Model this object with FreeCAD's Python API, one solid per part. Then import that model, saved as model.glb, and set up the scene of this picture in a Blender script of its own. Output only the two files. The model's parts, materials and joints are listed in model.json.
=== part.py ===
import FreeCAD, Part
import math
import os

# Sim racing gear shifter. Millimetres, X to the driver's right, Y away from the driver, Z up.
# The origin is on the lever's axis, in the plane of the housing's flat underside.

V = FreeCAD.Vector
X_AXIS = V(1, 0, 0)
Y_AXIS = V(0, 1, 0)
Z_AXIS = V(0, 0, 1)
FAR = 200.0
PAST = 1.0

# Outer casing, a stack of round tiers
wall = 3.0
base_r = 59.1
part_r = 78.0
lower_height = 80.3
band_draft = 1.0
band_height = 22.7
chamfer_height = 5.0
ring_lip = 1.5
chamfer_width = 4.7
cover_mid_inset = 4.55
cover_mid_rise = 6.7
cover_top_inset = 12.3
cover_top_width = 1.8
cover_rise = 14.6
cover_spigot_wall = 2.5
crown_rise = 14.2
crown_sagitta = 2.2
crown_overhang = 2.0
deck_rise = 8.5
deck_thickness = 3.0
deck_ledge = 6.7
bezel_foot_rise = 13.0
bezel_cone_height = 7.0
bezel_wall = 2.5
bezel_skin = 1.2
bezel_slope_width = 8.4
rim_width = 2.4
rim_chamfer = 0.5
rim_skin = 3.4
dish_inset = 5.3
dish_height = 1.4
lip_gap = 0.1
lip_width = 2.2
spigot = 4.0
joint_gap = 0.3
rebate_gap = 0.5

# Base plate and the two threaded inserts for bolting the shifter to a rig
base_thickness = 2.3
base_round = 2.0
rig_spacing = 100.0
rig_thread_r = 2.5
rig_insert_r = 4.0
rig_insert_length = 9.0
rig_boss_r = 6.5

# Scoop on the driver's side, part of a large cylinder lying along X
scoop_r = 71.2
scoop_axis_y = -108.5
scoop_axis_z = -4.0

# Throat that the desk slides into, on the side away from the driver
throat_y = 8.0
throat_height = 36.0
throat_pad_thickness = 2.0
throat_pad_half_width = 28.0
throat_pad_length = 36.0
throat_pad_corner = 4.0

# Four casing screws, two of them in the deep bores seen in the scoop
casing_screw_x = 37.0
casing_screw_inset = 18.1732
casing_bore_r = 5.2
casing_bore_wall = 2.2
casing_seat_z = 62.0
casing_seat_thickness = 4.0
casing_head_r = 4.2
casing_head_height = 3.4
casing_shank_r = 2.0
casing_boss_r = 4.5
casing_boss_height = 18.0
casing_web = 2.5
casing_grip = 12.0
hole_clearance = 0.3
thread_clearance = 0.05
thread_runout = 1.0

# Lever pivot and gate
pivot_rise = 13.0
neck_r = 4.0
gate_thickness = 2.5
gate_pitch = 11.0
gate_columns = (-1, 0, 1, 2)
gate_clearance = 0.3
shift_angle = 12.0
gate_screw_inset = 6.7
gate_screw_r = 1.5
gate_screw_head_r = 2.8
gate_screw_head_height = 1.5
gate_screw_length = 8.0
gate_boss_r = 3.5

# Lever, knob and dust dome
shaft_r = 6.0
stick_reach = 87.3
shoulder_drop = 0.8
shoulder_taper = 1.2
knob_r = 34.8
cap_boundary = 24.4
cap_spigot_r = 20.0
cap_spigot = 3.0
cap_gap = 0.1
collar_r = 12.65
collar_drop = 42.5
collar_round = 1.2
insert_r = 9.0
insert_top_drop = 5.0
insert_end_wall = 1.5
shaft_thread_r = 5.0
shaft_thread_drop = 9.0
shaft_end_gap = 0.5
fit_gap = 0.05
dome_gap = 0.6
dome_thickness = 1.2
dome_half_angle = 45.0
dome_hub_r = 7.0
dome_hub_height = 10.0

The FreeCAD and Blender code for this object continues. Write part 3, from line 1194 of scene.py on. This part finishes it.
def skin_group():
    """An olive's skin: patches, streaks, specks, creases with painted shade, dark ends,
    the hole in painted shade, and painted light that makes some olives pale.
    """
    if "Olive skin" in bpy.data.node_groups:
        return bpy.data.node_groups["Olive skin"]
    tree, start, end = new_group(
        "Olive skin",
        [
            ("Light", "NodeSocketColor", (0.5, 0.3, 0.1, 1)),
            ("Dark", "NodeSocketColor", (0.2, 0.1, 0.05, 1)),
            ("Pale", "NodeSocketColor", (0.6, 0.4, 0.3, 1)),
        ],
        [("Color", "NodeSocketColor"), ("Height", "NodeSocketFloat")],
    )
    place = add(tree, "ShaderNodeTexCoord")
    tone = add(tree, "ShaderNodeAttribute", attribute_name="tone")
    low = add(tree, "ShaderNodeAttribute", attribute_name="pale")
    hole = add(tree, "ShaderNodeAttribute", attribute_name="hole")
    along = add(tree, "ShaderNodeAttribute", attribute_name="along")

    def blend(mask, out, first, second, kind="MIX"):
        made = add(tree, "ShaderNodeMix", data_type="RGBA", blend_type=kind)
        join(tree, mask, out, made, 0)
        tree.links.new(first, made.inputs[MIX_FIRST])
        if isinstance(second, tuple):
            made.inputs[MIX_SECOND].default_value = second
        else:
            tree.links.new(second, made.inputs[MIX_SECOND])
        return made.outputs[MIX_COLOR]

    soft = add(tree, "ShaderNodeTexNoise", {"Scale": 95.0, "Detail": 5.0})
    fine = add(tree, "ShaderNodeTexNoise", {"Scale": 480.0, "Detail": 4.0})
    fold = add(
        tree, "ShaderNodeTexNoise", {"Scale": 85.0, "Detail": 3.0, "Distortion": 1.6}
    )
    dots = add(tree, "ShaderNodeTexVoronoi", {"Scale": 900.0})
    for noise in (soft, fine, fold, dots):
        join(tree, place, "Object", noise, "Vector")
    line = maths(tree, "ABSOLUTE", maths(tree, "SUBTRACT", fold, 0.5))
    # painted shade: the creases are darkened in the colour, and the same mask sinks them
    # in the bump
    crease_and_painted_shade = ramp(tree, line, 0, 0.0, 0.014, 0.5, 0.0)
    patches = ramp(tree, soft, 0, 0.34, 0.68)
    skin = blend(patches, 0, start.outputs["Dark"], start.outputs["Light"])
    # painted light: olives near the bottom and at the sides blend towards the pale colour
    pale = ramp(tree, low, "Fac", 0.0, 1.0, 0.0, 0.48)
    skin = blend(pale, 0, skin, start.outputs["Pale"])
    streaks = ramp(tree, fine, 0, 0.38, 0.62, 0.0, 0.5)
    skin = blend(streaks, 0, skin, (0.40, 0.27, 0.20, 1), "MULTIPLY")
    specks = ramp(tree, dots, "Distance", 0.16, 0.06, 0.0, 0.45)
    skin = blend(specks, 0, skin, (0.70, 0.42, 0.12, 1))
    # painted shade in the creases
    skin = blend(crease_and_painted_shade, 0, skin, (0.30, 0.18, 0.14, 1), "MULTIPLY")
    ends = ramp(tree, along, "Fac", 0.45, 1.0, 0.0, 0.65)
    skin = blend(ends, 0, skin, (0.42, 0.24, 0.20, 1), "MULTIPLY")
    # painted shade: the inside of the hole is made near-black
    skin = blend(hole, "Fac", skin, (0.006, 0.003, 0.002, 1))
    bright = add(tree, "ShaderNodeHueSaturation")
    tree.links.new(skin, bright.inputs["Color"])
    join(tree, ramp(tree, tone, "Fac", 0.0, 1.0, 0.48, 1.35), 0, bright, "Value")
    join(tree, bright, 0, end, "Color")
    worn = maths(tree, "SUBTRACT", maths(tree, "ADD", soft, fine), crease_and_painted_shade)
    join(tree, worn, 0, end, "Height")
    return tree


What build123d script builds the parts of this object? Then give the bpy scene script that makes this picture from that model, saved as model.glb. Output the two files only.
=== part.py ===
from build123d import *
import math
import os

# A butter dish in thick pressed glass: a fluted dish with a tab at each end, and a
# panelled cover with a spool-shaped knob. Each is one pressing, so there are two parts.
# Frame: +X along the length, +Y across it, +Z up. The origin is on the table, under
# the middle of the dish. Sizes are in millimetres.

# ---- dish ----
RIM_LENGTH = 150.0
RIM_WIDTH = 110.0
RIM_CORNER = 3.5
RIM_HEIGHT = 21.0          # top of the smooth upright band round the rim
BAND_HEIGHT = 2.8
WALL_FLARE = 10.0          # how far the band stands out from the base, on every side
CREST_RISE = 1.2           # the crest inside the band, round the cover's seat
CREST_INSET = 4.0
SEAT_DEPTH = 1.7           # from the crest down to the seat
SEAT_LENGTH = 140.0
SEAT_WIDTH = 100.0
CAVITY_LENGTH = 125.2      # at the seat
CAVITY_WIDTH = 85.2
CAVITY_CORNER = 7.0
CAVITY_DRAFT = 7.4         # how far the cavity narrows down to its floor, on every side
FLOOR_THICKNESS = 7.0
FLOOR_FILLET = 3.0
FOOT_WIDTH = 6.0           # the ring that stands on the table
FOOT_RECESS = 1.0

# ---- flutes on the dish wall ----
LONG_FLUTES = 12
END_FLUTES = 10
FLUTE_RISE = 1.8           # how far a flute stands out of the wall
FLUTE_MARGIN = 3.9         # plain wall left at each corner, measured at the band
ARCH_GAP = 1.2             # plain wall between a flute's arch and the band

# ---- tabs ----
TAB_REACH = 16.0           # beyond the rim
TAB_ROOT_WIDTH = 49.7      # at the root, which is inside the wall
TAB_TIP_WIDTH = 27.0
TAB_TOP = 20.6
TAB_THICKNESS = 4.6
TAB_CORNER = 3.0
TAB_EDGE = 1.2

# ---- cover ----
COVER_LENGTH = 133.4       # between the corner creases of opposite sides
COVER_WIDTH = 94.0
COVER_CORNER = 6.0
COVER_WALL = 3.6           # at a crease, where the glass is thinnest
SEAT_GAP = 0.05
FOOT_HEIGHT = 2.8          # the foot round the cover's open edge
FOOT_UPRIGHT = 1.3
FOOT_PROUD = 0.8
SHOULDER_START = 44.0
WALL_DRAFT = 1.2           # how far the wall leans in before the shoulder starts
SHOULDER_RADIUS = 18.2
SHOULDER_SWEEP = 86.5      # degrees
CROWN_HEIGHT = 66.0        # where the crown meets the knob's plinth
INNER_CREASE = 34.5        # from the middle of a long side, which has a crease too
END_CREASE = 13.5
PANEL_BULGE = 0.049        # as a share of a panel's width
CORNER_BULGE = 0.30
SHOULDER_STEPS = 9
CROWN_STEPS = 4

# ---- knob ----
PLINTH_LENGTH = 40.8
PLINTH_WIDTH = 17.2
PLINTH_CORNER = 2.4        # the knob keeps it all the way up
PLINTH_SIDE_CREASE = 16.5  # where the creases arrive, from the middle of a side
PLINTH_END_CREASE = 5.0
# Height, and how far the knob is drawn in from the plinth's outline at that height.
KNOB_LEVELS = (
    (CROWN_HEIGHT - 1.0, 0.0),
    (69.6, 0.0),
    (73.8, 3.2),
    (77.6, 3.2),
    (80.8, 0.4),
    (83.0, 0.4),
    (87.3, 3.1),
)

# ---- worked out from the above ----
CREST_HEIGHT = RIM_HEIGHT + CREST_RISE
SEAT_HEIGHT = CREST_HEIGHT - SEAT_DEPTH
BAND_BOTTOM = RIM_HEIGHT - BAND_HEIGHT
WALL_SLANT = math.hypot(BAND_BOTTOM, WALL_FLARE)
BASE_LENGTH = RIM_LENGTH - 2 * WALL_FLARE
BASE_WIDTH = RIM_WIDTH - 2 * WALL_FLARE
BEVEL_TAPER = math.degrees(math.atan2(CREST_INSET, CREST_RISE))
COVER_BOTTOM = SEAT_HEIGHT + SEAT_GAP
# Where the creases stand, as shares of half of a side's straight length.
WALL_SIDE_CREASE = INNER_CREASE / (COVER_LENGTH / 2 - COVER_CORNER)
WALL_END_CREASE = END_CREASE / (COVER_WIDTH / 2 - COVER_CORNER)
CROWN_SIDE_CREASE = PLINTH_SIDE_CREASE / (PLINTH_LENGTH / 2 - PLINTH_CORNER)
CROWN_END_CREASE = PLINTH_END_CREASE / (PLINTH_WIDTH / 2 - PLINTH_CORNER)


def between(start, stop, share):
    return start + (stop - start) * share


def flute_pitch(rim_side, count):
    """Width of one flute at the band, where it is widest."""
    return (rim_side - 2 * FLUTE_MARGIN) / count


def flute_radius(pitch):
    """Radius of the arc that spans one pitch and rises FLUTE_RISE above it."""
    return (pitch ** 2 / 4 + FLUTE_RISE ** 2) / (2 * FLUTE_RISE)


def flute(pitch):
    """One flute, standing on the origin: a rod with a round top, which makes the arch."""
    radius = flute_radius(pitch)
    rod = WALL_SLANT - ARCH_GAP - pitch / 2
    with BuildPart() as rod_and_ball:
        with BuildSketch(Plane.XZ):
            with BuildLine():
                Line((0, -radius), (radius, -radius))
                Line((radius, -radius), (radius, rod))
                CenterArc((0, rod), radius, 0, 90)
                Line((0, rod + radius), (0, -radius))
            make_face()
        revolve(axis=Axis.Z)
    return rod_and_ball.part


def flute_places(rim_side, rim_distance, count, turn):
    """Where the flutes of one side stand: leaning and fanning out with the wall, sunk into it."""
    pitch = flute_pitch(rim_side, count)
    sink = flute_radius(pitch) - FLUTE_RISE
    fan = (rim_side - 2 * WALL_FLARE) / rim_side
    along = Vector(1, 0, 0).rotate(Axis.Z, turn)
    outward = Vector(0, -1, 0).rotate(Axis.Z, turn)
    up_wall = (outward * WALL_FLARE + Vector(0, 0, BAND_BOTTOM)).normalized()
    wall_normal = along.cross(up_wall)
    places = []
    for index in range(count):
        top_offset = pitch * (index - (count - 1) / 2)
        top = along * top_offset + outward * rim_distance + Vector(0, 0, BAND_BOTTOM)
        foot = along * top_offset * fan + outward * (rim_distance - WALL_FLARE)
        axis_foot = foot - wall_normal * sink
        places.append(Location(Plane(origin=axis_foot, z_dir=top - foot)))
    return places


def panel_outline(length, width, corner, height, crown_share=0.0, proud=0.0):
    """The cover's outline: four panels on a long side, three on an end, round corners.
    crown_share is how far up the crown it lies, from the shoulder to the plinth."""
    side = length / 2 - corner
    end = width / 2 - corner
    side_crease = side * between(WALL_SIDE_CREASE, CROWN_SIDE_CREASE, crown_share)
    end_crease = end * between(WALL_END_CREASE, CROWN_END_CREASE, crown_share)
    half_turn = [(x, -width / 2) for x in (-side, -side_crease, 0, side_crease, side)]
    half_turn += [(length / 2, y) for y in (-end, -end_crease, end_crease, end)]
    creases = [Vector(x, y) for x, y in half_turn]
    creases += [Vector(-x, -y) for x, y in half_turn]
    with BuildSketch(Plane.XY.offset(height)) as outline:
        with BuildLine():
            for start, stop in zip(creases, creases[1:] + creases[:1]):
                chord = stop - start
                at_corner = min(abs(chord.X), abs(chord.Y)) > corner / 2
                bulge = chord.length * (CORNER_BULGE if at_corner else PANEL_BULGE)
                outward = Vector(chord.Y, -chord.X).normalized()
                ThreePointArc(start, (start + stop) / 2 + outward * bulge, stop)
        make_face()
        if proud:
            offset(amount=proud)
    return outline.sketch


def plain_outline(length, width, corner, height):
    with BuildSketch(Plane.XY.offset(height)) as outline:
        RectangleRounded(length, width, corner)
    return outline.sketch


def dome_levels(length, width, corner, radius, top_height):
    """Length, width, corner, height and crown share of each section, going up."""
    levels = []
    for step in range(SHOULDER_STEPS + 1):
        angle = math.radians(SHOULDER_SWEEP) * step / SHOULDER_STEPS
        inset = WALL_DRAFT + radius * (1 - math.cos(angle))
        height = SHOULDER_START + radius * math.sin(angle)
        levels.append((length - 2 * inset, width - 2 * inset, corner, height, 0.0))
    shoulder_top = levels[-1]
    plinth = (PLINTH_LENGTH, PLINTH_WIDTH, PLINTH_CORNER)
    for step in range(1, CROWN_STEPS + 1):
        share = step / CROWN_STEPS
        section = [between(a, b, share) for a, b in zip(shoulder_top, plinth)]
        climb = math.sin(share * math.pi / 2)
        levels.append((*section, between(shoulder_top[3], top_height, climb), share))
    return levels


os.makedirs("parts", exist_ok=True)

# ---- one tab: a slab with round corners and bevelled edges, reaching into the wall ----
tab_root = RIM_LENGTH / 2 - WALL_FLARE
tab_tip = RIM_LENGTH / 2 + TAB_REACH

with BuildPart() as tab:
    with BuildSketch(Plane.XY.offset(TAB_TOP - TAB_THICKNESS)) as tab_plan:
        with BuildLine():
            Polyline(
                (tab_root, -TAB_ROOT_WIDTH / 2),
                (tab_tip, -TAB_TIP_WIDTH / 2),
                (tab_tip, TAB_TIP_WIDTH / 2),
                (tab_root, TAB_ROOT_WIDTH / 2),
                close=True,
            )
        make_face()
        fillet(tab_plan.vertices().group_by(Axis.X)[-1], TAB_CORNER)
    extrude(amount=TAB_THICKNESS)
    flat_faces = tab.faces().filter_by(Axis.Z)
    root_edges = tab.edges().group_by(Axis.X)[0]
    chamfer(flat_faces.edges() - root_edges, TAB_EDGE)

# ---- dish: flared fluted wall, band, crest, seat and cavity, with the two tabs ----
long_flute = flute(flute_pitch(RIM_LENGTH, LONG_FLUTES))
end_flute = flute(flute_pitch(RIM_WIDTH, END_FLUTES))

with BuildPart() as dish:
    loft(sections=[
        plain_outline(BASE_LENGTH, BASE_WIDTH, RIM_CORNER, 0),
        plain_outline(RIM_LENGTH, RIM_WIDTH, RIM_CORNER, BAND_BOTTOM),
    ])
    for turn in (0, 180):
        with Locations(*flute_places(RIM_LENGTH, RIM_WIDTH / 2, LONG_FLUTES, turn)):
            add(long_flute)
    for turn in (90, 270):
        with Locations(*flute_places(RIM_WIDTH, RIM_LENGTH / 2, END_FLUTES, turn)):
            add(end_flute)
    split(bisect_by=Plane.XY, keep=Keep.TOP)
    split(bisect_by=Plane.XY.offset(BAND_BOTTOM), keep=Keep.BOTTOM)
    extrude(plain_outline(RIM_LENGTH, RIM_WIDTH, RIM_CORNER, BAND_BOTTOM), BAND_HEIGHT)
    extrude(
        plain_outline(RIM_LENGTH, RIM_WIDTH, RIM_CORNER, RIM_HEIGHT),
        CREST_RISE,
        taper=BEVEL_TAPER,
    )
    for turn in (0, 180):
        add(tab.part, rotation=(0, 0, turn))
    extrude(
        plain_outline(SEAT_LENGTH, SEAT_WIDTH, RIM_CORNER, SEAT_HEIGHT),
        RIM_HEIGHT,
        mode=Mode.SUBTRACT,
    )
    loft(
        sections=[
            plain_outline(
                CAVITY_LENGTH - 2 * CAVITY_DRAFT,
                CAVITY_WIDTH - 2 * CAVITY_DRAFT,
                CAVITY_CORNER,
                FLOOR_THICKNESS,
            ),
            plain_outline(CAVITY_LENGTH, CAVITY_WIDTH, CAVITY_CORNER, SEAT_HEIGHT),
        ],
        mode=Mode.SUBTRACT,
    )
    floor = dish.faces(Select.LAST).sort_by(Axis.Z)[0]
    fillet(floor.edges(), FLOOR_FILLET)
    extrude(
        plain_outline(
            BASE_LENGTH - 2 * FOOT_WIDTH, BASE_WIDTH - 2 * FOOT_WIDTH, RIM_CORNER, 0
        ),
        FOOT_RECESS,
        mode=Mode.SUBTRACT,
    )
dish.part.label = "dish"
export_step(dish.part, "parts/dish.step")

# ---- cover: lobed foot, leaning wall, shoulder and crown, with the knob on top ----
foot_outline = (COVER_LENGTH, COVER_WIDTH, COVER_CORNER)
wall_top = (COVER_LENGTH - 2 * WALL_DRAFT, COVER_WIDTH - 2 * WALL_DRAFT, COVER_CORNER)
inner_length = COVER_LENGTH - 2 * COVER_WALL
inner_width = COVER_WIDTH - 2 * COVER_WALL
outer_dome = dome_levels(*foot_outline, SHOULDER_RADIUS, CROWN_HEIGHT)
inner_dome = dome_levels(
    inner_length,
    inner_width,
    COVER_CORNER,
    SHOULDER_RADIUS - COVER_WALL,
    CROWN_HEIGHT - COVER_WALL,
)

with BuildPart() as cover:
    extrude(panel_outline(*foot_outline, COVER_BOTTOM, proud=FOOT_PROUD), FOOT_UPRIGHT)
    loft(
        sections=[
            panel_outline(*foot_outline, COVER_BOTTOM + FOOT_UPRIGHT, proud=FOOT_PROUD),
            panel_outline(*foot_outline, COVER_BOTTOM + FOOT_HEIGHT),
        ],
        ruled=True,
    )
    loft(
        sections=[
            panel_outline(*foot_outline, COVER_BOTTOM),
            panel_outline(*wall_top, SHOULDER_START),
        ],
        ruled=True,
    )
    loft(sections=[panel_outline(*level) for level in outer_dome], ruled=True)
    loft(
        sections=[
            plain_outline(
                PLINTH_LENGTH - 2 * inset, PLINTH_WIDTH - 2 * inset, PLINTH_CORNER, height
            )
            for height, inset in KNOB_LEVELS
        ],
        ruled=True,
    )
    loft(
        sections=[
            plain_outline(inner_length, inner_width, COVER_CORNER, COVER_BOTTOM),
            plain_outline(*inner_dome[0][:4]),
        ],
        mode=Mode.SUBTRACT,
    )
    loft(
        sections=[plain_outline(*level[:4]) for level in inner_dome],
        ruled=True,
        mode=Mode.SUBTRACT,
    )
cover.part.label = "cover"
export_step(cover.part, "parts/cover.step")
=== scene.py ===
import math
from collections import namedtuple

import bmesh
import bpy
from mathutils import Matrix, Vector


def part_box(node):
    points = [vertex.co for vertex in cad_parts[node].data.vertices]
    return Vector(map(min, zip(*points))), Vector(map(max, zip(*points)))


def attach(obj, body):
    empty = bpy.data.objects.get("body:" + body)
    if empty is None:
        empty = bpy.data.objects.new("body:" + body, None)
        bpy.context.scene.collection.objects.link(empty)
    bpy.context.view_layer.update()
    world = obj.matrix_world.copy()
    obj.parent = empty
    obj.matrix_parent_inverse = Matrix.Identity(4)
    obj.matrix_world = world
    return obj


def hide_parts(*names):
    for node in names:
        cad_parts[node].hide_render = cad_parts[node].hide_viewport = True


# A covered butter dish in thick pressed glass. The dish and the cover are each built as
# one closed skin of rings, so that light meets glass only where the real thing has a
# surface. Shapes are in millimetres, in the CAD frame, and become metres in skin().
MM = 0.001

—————

> **Given exercise**
Keep both end lines and retype everything in the records above from the line containing "loft(sections=[panel_outline(*level) for level" through the line containing "obj.matrix_world = world", exactly, with nothing else.

> **Solved exercise**
    loft(sections=[panel_outline(*level) for level in outer_dome], ruled=True)
    loft(
        sections=[
            plain_outline(
                PLINTH_LENGTH - 2 * inset, PLINTH_WIDTH - 2 * inset, PLINTH_CORNER, height
            )
            for height, inset in KNOB_LEVELS
        ],
        ruled=True,
    )
    loft(
        sections=[
            plain_outline(inner_length, inner_width, COVER_CORNER, COVER_BOTTOM),
            plain_outline(*inner_dome[0][:4]),
        ],
        mode=Mode.SUBTRACT,
    )
    loft(
        sections=[plain_outline(*level[:4]) for level in inner_dome],
        ruled=True,
        mode=Mode.SUBTRACT,
    )
cover.part.label = "cover"
export_step(cover.part, "parts/cover.step")
=== scene.py ===
import math
from collections import namedtuple

import bmesh
import bpy
from mathutils import Matrix, Vector


def part_box(node):
    points = [vertex.co for vertex in cad_parts[node].data.vertices]
    return Vector(map(min, zip(*points))), Vector(map(max, zip(*points)))


def attach(obj, body):
    empty = bpy.data.objects.get("body:" + body)
    if empty is None:
        empty = bpy.data.objects.new("body:" + body, None)
        bpy.context.scene.collection.objects.link(empty)
    bpy.context.view_layer.update()
    world = obj.matrix_world.copy()
    obj.parent = empty
    obj.matrix_parent_inverse = Matrix.Identity(4)
    obj.matrix_world = world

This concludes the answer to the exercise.